The adoption of technology can help improve ration presentation and reduce wastage, with one pilot study farm witnessing improvements in feed conversion efficiency (FCE) from 1.2 to 1.39 following the implementation of InTouch, a 'smart' weighing ration system.

“This delivered a total financial benefit of 4.7p per litre based on a total mixed ration (TMR) diet fed year-round,” she said. “The end result was a TMR which has consistent structure, mix and chop length."

“Reviewing mix quality, cow cudding time, dung consistency and FCE performance are parameters that should be monitored as part of waste reduction strategy,” she said. “This will help flag suboptimal rumen performance, which will lead to increased feed waste within the cow, reduced performance and feed stocks being eroded quicker than necessary.”

Five steps to self-assessing your ration:

1. Feed refusals: At the end of the day, is there more than 5% of feed left over?
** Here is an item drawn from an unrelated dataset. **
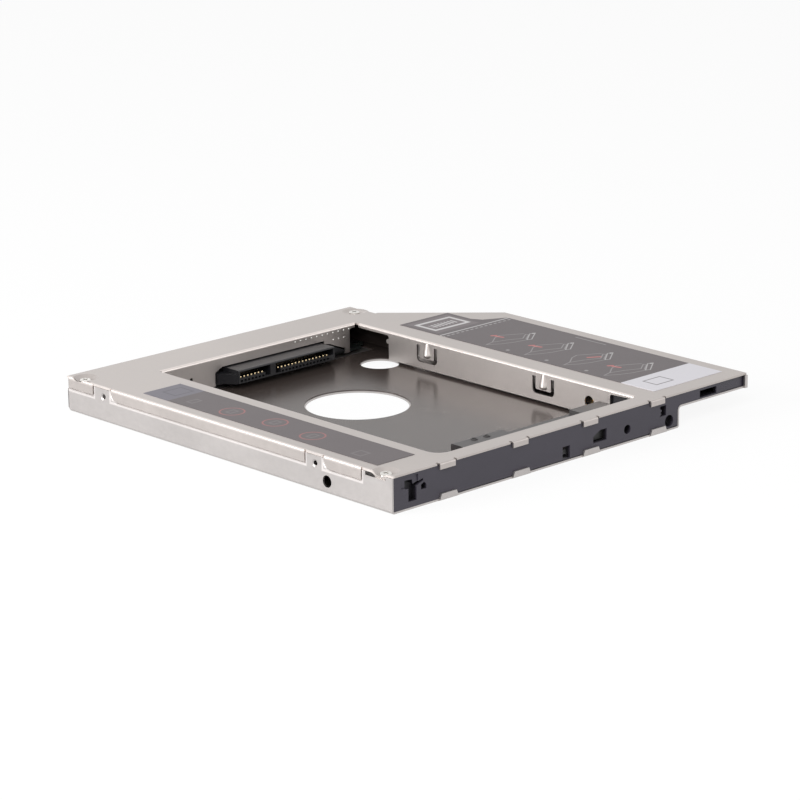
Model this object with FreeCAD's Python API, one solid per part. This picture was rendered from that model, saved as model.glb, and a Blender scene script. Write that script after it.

This could signify loading accuracy or mix consistency issues.

2. Mix quality: Is fibre chopped to muzzle width and is the mix light and fluffy?

3. Cow signals: Are your cattle lying down and cudding when they are not eating or drinking?

4. Dung: Is dung firm enough to form a thick dome pat, and is there a slow clap-like sound on defecation?

5. Performance: Are you happy with your FCE? The recommended minimum target of 1.5 FCE target represents 1.5 litres of milk for every 1kg of DM of feed.